## Begin COLLECTED MATERIAL
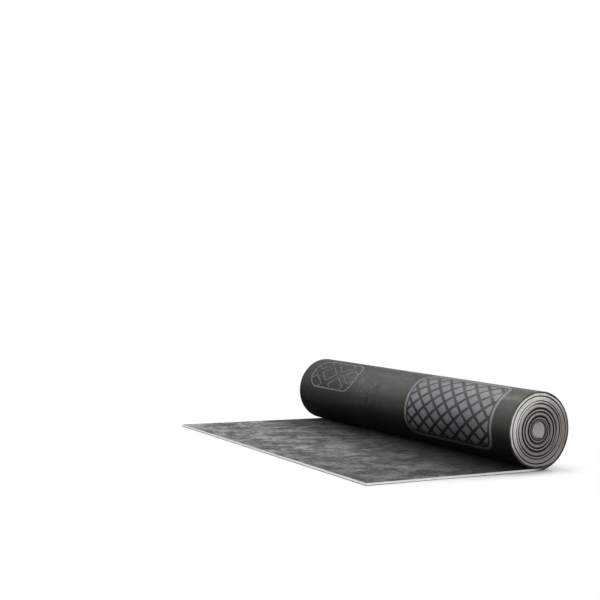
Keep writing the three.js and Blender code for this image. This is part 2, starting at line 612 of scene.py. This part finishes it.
FLEECE_DARK = colour(0.027, 0.027, 0.025)
FLEECE_LIGHT = colour(0.400, 0.399, 0.387)
FLEECE_FIBRE = colour(0.32, 0.32, 0.31)
FLEECE_PALE = colour(0.95, 0.95, 0.94)
MOUTH = colour(0.035, 0.032, 0.030)
# How far the noises are drawn out along the strip or across it, and their shares in the tone.
BLOTCHES_ALONG, BLOTCHES_SHARE = 0.75, 0.44
STREAKS_ALONG, STREAKS_SHARE = 0.45, 0.28
FLECKS_ACROSS, FLECKS_SHARE = 0.35, 0.28
TONE_SPAN = (0.43, 0.62)
FIBRE_SHOWN = (0.35, 0.7, 0.0, 0.3)
# It is darker towards the near side, and gets darker still on its way in under the coil.
LIGHT_ACROSS = (-0.5, 0.45, 0.54, 1.11)
COIL_NEARS = (0.13, 0.45)                       # along the strip
LIGHT_AT_COIL = (-0.5, 0.3, 0.07, 0.29)         # across it
LINING = (4.5, 4.8, 0.0, 0.95)                  # along the strip: the turns that line the bore are pale
MOUTH_START = (4.5, 4.6)                        # along it, the bore's dark mouths
MOUTH_REACH = (WIDTH / 2 - 7 * MM, WIDTH / 2 - 5 * MM, 0.0, 0.9)   # and across it, from the middle


def fleece_mottle(n, along, across, streaks):
    """The fleece's dark and light, from 0 to 1, in blotches, streaks and flecks."""
    blotches = n.point(n.times(along, BLOTCHES_ALONG), across)
    blotches = n.noise(blotches, scale=17.0, detail=6.0, roughness=0.65, distortion=0.6)
    flecks = n.point(along, n.times(across, FLECKS_ACROSS))
    flecks = n.noise(flecks, scale=110.0, detail=5.0, roughness=0.7, distortion=0.4)
    tone = n.plus(n.times(blotches, BLOTCHES_SHARE), n.times(streaks, STREAKS_SHARE))
    return n.ramp(n.plus(tone, n.times(flecks, FLECKS_SHARE)), *TONE_SPAN)


def bore_lining(n, along, across, base):
    """The innermost turns' pale face, with a dark rim at the bore's two mouths."""
    lined = n.mix(n.ramp(along, *LINING), base, FLEECE_PALE)
    rim = n.times(n.ramp(n.absolute(across), *MOUTH_REACH), n.ramp(along, *MOUTH_START))
    return n.mix(rim, lined, MOUTH)


def upper_face_finish():
    """The mottled grey fleece on the strip's upper face, which is pale where it lines the bore."""
    n = Nodes(bpy.data.materials.new("grey_fleece"))
    along, across = n.value("along"), n.value("across")
    fibre = n.noise(n.point(along, across), scale=700.0, detail=3.0, roughness=0.7)
    streaks = n.point(n.times(along, STREAKS_ALONG), across)
    streaks = n.noise(streaks, scale=52.0, detail=6.0, roughness=0.75, distortion=0.6)
    base = n.mix(fleece_mottle(n, along, across, streaks), FLEECE_DARK, FLEECE_LIGHT)
    base = n.mix(n.ramp(fibre, *FIBRE_SHOWN), base, FLEECE_FIBRE)
    light = n.ramp(along, *COIL_NEARS, 1.0, n.ramp(across, *LIGHT_AT_COIL))
    base = n.scaled(base, n.times(light, n.ramp(across, *LIGHT_ACROSS)))
    rough = n.bump(streaks, distance=0.6 * MM, strength=0.6)
    return n.principled(
        Base_Color=bore_lining(n, along, across, base),
        Roughness=0.92,
        Specular_IOR_Level=0.15,
        Normal=n.bump(fibre, distance=0.3 * MM, strength=0.8, under=rough),
    )


# ================================================================ the cut edge

EDGE_WHITE = colour(0.93, 0.93, 0.91)
EDGE_GREY = colour(0.285, 0.257, 0.247)
EDGE_CLEAN_INNER = colour(0.45, 0.42, 0.40)
EDGE_CLEAN_OUTER = colour(0.94, 0.93, 0.89)
EDGE_GRAIN = colour(0.30, 0.29, 0.28)
BITUMEN = colour(0.016, 0.013, 0.012)
WOUND_FROM = (0.475, 0.51)                      # along the strip: from the laid edge to the coil's
EDGE_GRAIN_SHOWN = (0.3, 0.75, 0.0, 0.3)
# On the coil's ends, _RADIUS is by the distance from its axis and _HEIGHT by the height over it. Heights
# are shares of the coil's radius. _UPPER is by the height plus the way towards the laid strip.
CLEAN_UPPER = (-0.1, 1.0)
CLEAN_PATCHES = (NOISE_LOW, NOISE_HIGH, 0.8, 1.0)
PALE_RADIUS = (0.045, 0.080)                    # the clean part gets paler outwards
TOP_HEIGHT = (0.2, 0.8, 0.0, 0.6)               # the turns near the rim are cleaner on top
TOP_RADIUS = (0.068, 0.088)
LOW_HEIGHT = (-0.6, -0.2, 0.78, 1.0)            # and darker below
LOW_RADIUS = (0.068, 0.082)
FAINT_UPPER = (0.68, 0.93, 0.0, 0.65)           # the dark lines are faint on the palest part
FAINT_RADIUS = (0.074, 0.084, 1.0, 0.15)        # but not near the rim
MIDDLE = 0.5                                    # of the strip's thickness
SKIN_DEPTH = (0.43, 0.48)                       # the strip's two skins, by the depth from its middle
SKIN_SHOWN = (0.49, 0.53, 0.2, 0.12)            # along the strip
LINE_WOBBLE = (NOISE_LOW, NOISE_HIGH, 0.88, 1.18)
LINE_SOFTNESS = 0.2 * MM


def wound_edge_colour(n, spot, radius, height, upper):
    """The coil's ends: clean and pale above the laid strip and near the top, greyer elsewhere."""
    top = n.times(n.ramp(radius, *TOP_RADIUS), n.ramp(height, *TOP_HEIGHT))
    patches = n.noise(spot, scale=14.0, detail=3.0, roughness=0.6)
    clean = n.larger(n.ramp(upper, *CLEAN_UPPER), top)
    clean = n.times(clean, n.ramp(patches, *CLEAN_PATCHES))
    pale = n.mix(n.ramp(radius, *PALE_RADIUS), EDGE_CLEAN_INNER, EDGE_CLEAN_OUTER)
    low = n.ramp(radius, *LOW_RADIUS, n.ramp(height, *LOW_HEIGHT), 1.0)
    return n.scaled(n.mix(clean, EDGE_GREY, pale), low)


def dark_line(n, width, distance, wobble):
    """A line along one face of the strip, as wide as the mesh says there."""
    return n.ramp(n.minus(n.times(width, wobble), distance), 0.0, LINE_SOFTNESS)


def bitumen_shown(n, along, depth, spot, faint):
    """Where bitumen shows: along the skins of both faces, and in the dark lines beside loose turns."""
    skin = n.ramp(n.absolute(n.minus(depth, MIDDLE)), *SKIN_DEPTH)
    skin = n.times(skin, n.ramp(along, *SKIN_SHOWN))
    wobble = n.ramp(n.noise(spot, scale=30.0, detail=2.0), *LINE_WOBBLE)
    from_outside = n.times(depth, THICKNESS)
    from_inside = n.minus(THICKNESS, from_outside)
    lines = n.larger(dark_line(n, n.value("seam_outside"), from_outside, wobble),
                     dark_line(n, n.value("seam_inside"), from_inside, wobble))
    return n.larger(skin, n.times(lines, n.minus(1.0, faint)))


def cut_edge_finish():
    """The strip's cut edge: white where it is laid, greyer on the coil's ends, with dark lines."""
    n = Nodes(bpy.data.materials.new("cut_edge"))
    along, depth = n.value("along"), n.value("depth")
    spot = n.point(along, n.times(depth, THICKNESS))
    grain = n.noise(spot, scale=1100.0, detail=3.0, roughness=0.65)
    place = n.place()
    x, z = n.minus(place["X"], AXIS_X), n.minus(place["Z"], COIL_RADIUS)
    radius = n.length(x, z)
    height = n.math("DIVIDE", z, COIL_RADIUS)
    upper = n.minus(height, n.math("DIVIDE", x, COIL_RADIUS))
    wound = wound_edge_colour(n, spot, radius, height, upper)
    base = n.mix(n.ramp(along, *WOUND_FROM), EDGE_WHITE, wound)
    base = n.mix(n.ramp(grain, *EDGE_GRAIN_SHOWN), base, EDGE_GRAIN)
    faint = n.times(n.ramp(upper, *FAINT_UPPER), n.ramp(radius, *FAINT_RADIUS))
    return n.principled(
        Base_Color=n.mix(bitumen_shown(n, along, depth, spot, faint), base, BITUMEN),
        Roughness=0.85,
        Specular_IOR_Level=0.25,
        Normal=n.bump(grain, distance=0.25 * MM, strength=0.8),
    )


# ================================================================ floor, light and camera

FLOOR_HALF = 30.0
FLOOR_DROP = 0.3 * MM             # keeps it clear of the strip's underside
FLOOR_FADE = (0.0, 80 * MM)       # by the distance from the roll's box, from lit to plain white
FLOOR_SEEN = 0.95                 # the lit floor's lightness where it is seen
FLOOR_CAST = 0.45                 # and where it lights the object
AMBIENT = 0.05                    # the world's strength where it isn't seen
WHITE = colour(1.0, 1.0, 1.0)


def floor_finish():
    """Lit near the roll, so that it keeps the shadow, and plain white further out where it is seen."""
    n = Nodes(bpy.data.materials.new("white_floor"))
    seen = n.seen_plainly()
    lightness = n.ramp(seen, 0.0, 1.0, FLOOR_CAST, FLOOR_SEEN, "LINEAR")
    lit = n.node("ShaderNodeBsdfDiffuse", {"Color": lightness})
    plain = n.node("ShaderNodeEmission", {"Color": WHITE, "Strength": 1.0})
    place = n.place()
    away = box_distance(n, place["X"], place["Y"], (0.0, 0.0), (CAD_HIGH.x, CAD_HIGH.y))
    share = n.times(seen, n.ramp(away, *FLOOR_FADE))
    shaders = {0: share, 1: lit.outputs[0], 2: plain.outputs[0]}
    return n.finish(n.node("ShaderNodeMixShader", shaders))


def white_floor():
    corners = [(x * FLOOR_HALF, y * FLOOR_HALF, 0) for x, y in ((-1, -1), (1, -1), (1, 1), (-1, 1))]
    data = bpy.data.meshes.new("floor")
    data.from_pydata(corners, [], [(0, 1, 2, 3)])
    data.materials.append(floor_finish())
    floor = bpy.data.objects.new("floor", data)
    floor.location.z = -FLOOR_DROP
    bpy.context.scene.collection.objects.link(floor)


def white_world():
    """White where it is seen or mirrored, and a plain soft light everywhere else."""
    world = bpy.data.worlds.new("studio")
    bpy.context.scene.world = world
    n = Nodes(world, "ShaderNodeOutputWorld")
    strength = n.ramp(n.seen_plainly(), 0.0, 1.0, AMBIENT, 1.0, "LINEAR")
    n.finish(n.node("ShaderNodeBackground", {"Color": WHITE, "Strength": strength}))


def direction(azimuth, elevation):
    """The unit vector that points that way, in degrees. An azimuth of 0 is -Y, and one of 90 is +X."""
    a, e = math.radians(azimuth), math.radians(elevation)
    return Vector((math.sin(a) * math.cos(e), -math.cos(a) * math.cos(e), math.sin(e)))


# Each lamp: its name, the azimuth and elevation that it shines from, its share of a plain light, and
# the angle that it fills, which makes it soft. Angles are in degrees.
LAMPS = (
    ("back_key", 104, 40, 0.85, 42),
    ("back_high", 174, 46, 0.20, 10),
    ("back_low", -170, 20, 0.40, 34),
    ("front_fill", -18, 7, 0.64, 30),
    ("left_fill", -90, 6, 0.14, 20),
    ("overhead", 0, 89, 0.08, 60),
)


def lamps():
    """Soft suns. A share of 1 lights a surface that faces the lamp as brightly as its colour is."""
    for name, azimuth, elevation, share, softness in LAMPS:
        light = bpy.data.lights.new(name, "SUN")
        light.energy = share * math.pi
        light.angle = math.radians(softness)
        lamp = bpy.data.objects.new(name, light)
        lamp.rotation_mode = "QUATERNION"
        lamp.rotation_quaternion = direction(azimuth, elevation).to_track_quat("Z", "Y")
        bpy.context.scene.collection.objects.link(lamp)


CAMERA_PLACE = Vector((-1.6396, -2.5040, 0.4574))
CAMERA_AZIMUTH = -30.065          # degrees: where its back faces
CAMERA_DOWN = 1.2275              # degrees: how far down it looks
CAMERA_ROLL = 1.561               # degrees
CAMERA_LENS_MM = 65.73
CAMERA_SENSOR_MM = 36


def camera():
    back = direction(CAMERA_AZIMUTH, CAMERA_DOWN)
    level = Vector((0, 0, 1)).cross(back).normalized()
    upright = back.cross(level)
    roll = math.radians(CAMERA_ROLL)
    right = level * math.cos(roll) + upright * math.sin(roll)
    up = upright * math.cos(roll) - level * math.sin(roll)
    data = bpy.data.cameras.new("camera")
    data.sensor_width = CAMERA_SENSOR_MM
    data.lens = CAMERA_LENS_MM
    obj = bpy.data.objects.new("camera", data)
    turn = Matrix((right, up, back)).transposed().to_4x4()
    obj.matrix_world = Matrix.Translation(CAMERA_PLACE) @ turn
    bpy.context.scene.collection.objects.link(obj)
    bpy.context.scene.camera = obj


# ================================================================ the scene

camera()
white_world()
white_floor()
lamps()

strip = build_strip([outer_face_finish(), upper_face_finish(), cut_edge_finish()])
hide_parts("felt_strip")
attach(strip, "root")

bpy.context.scene.view_settings.view_transform = "Standard"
## End COLLECTED MATERIAL
Write out, unaltered, the lines from the opening of the listing through the line that includes "MOUTH_REACH = (WIDTH".

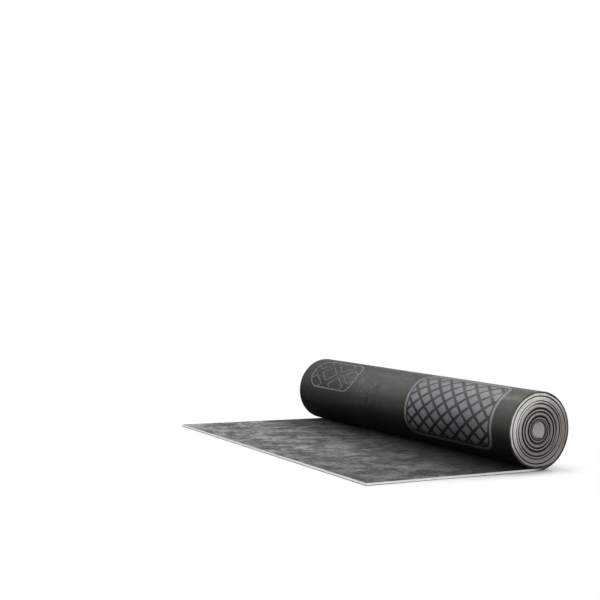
Keep writing the three.js and Blender code for this image. This is part 2, starting at line 612 of scene.py. This part finishes it.
FLEECE_DARK = colour(0.027, 0.027, 0.025)
FLEECE_LIGHT = colour(0.400, 0.399, 0.387)
FLEECE_FIBRE = colour(0.32, 0.32, 0.31)
FLEECE_PALE = colour(0.95, 0.95, 0.94)
MOUTH = colour(0.035, 0.032, 0.030)
# How far the noises are drawn out along the strip or across it, and their shares in the tone.
BLOTCHES_ALONG, BLOTCHES_SHARE = 0.75, 0.44
STREAKS_ALONG, STREAKS_SHARE = 0.45, 0.28
FLECKS_ACROSS, FLECKS_SHARE = 0.35, 0.28
TONE_SPAN = (0.43, 0.62)
FIBRE_SHOWN = (0.35, 0.7, 0.0, 0.3)
# It is darker towards the near side, and gets darker still on its way in under the coil.
LIGHT_ACROSS = (-0.5, 0.45, 0.54, 1.11)
COIL_NEARS = (0.13, 0.45)                       # along the strip
LIGHT_AT_COIL = (-0.5, 0.3, 0.07, 0.29)         # across it
LINING = (4.5, 4.8, 0.0, 0.95)                  # along the strip: the turns that line the bore are pale
MOUTH_START = (4.5, 4.6)                        # along it, the bore's dark mouths
MOUTH_REACH = (WIDTH / 2 - 7 * MM, WIDTH / 2 - 5 * MM, 0.0, 0.9)   # and across it, from the middle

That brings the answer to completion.